We’ve all had days when we felt as though nothing mattered and there was no point to anything; when we either felt too much or nothing at all. We’ve all had feelings of isolation, heaviness, and confusion that absolutely refused to leave. Now imagine those feelings, those waves of negativity, lasting weeks, months and years. Imagine being unable to become excited by good news or even despaired by bad news because most of what you feel is a flat line. Having depression makes you a shell of your former self and it’s damn near impossible to pull yourself up on your own. No one should have to go through it alone so here are three big signs of depression to be on the lookout for in the people close to you.
1. Reclusiveness/Canceling Plans
Many of these signs do not, by any means, always equal depression. This is one of them. Just because your friend bailed on lunch with you last week doesn’t mean they’re clinically depressed and need help. However, when your friend canceled lunch with you last week, coffee the week before, hasn’t been to math class in a few days and has left you on “Read” every time you try to contact them, then you should be worried. Consistently canceling plans and avoiding social contact can be a sign of depression and your friend may be attempting to withdraw completely. Keep reaching out to them and whatever you do, don’t give up. While they may not be responding, they can see that you care and, sometimes, that’s all they need.
2. Saying They’re Depressed
This may seem like a complete, “Duh!” however, we live in a time where nearly everyone has felt depressed at some point in their life, so we associate it more with an emotion than with an illness. What you may wave off as a statement of feeling may be someone’s cry for help and shouldn’t be ignored. It can take a lot of courage for someone to admit to you that they’re sick so that next time you hear someone say, “I’m so depressed,” don’t dismiss it as if they had just said, “I’m so tired.” Ask if they’re alright or if they need help. Sometimes, they really will just be feeling sad or depressed, but there’s always a chance that they actually do need help and chose you to confide in.
3. Signs of Self-Harm
Unfortunately, self-harm is an increasingly common way to deal with depression, anxiety, and other mental illness. Often stereotyped as something “only teenage girls do for attention” or “not a real problem because it’s self-inflicted”, self-injury is a serious cry for help that too many people feel is the only way to feel better. Contrary to popular belief, it is not limited to cutting, though that is the most common form it takes. In addition to cutting, it can also include scratching, burning, overdosing, and many other things. Signs to look for can include fresh scars or wounds that don’t seem to be healing, long sleeves or pants in warm weather, picking or scratching at a certain area, and other unusual injuries typically on the arms, legs, and torso. More information, including what to do if you suspect some close to you is self-harming, can be found here.
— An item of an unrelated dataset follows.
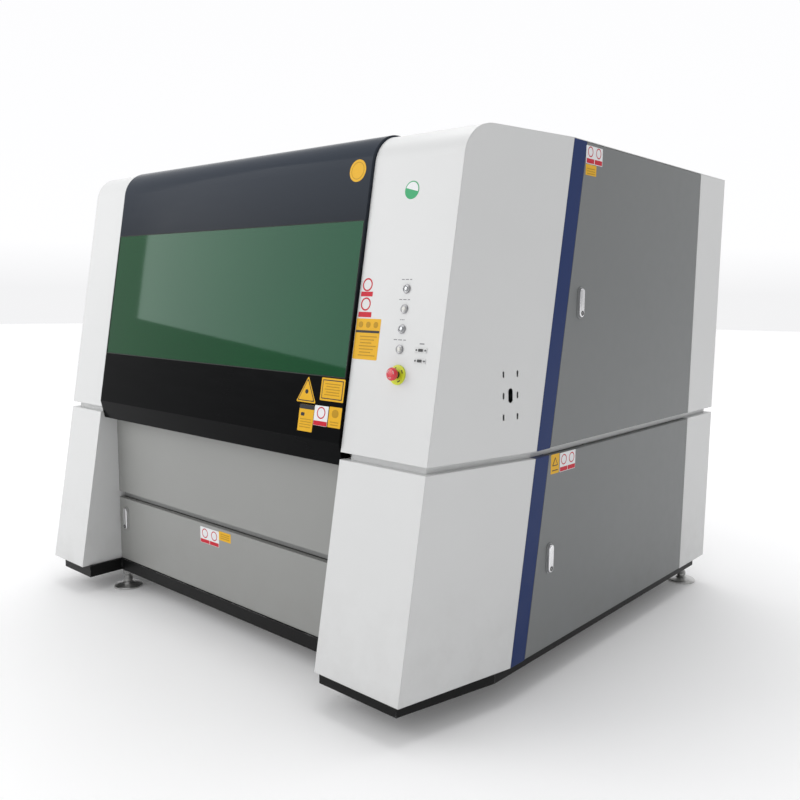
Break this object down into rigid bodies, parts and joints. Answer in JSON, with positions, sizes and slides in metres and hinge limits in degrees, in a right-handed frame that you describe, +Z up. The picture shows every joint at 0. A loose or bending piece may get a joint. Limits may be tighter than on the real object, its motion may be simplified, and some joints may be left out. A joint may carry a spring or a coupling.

Attempts to help people in this sort of state may feel like you’re overstepping boundaries but clinical depression is a slippery slope and can lead to much more and worse problems. Don’t let those close to you suffer alone. Be there for them and help them through it.
If you think someone you know may be suicidal or heading in that direction, don’t keep quiet, especially if they ask you to. You do have the power to save someone’s life. The National Suicide Prevention Lifeline is open 24/7 and can be reached at 1-800-273-8255. Their website also has a lot of great resources and can be found here.